Stated task: Pull each line holding the word "metres" from the data.

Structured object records
-=-=-

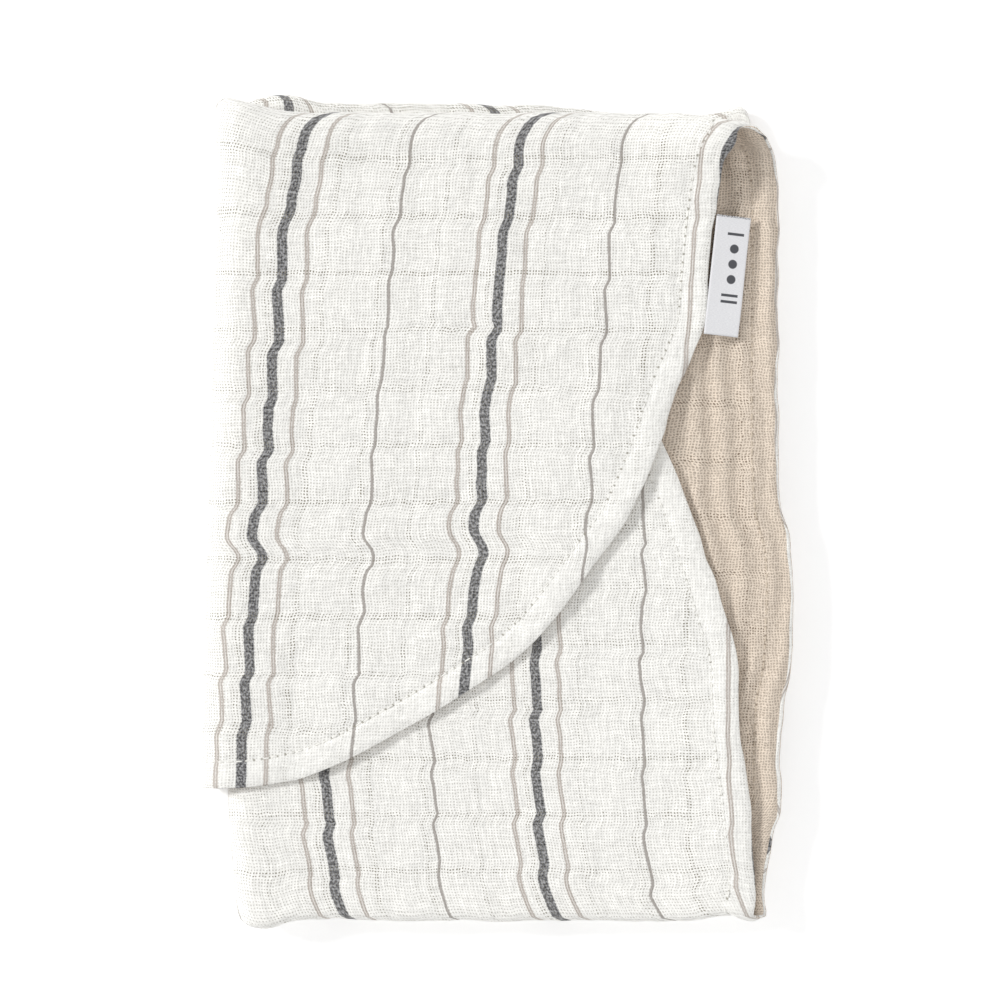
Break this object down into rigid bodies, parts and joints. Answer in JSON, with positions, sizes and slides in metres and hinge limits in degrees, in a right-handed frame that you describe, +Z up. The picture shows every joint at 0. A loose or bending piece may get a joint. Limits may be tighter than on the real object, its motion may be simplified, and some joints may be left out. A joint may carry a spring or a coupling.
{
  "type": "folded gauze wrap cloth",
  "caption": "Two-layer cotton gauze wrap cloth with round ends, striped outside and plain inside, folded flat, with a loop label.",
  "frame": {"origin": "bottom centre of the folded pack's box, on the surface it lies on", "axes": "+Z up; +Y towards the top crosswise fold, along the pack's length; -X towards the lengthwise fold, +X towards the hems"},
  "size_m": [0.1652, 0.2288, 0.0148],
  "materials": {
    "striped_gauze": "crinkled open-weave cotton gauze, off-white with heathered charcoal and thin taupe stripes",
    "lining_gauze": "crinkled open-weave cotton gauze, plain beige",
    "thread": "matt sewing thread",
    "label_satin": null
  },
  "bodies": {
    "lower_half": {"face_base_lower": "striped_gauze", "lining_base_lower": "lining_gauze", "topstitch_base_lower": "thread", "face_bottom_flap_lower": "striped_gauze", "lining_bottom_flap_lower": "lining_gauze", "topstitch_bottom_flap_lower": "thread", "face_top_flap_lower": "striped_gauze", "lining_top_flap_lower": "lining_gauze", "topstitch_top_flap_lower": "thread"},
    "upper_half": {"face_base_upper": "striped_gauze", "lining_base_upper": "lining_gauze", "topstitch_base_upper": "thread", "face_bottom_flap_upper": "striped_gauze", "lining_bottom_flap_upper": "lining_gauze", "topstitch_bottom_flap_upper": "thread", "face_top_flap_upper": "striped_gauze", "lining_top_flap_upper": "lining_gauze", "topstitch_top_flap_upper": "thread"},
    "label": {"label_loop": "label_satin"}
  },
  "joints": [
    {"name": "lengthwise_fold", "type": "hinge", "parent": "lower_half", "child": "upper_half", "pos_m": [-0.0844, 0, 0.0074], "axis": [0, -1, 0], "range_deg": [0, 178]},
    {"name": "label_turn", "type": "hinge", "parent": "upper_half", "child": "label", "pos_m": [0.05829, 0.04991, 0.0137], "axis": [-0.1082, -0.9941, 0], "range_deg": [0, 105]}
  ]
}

-=-=-

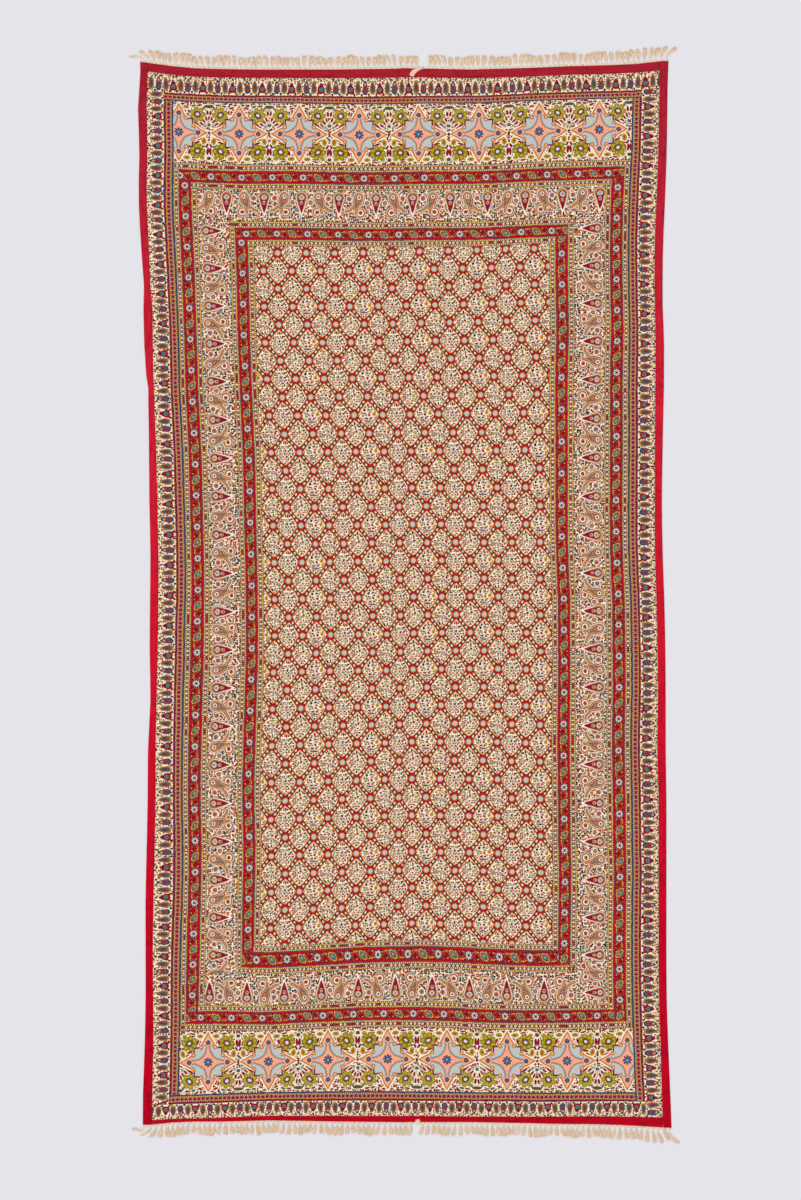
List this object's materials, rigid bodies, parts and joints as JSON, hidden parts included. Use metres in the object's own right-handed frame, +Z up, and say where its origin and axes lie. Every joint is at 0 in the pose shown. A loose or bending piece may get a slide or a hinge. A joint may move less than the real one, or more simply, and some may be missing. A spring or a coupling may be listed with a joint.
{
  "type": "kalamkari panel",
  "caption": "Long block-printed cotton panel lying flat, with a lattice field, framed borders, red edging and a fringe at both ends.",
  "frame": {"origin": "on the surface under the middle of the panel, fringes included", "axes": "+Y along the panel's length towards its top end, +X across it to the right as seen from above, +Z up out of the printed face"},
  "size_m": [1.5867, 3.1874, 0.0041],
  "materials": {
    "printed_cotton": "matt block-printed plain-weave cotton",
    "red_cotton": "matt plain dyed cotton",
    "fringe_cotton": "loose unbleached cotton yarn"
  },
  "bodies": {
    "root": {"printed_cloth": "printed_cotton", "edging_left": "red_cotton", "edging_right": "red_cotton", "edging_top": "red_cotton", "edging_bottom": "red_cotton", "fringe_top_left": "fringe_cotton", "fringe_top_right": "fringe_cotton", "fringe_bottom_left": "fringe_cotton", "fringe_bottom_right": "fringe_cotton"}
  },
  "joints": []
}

-=-=-

Response to this task:
Break this object down into rigid bodies, parts and joints. Answer in JSON, with positions, sizes and slides in metres and hinge limits in degrees, in a right-handed frame that you describe, +Z up. The picture shows every joint at 0. A loose or bending piece may get a joint. Limits may be tighter than on the real object, its motion may be simplified, and some joints may be left out. A joint may carry a spring or a coupling.
List this object's materials, rigid bodies, parts and joints as JSON, hidden parts included. Use metres in the object's own right-handed frame, +Z up, and say where its origin and axes lie. Every joint is at 0 in the pose shown. A loose or bending piece may get a slide or a hinge. A joint may move less than the real one, or more simply, and some may be missing. A spring or a coupling may be listed with a joint.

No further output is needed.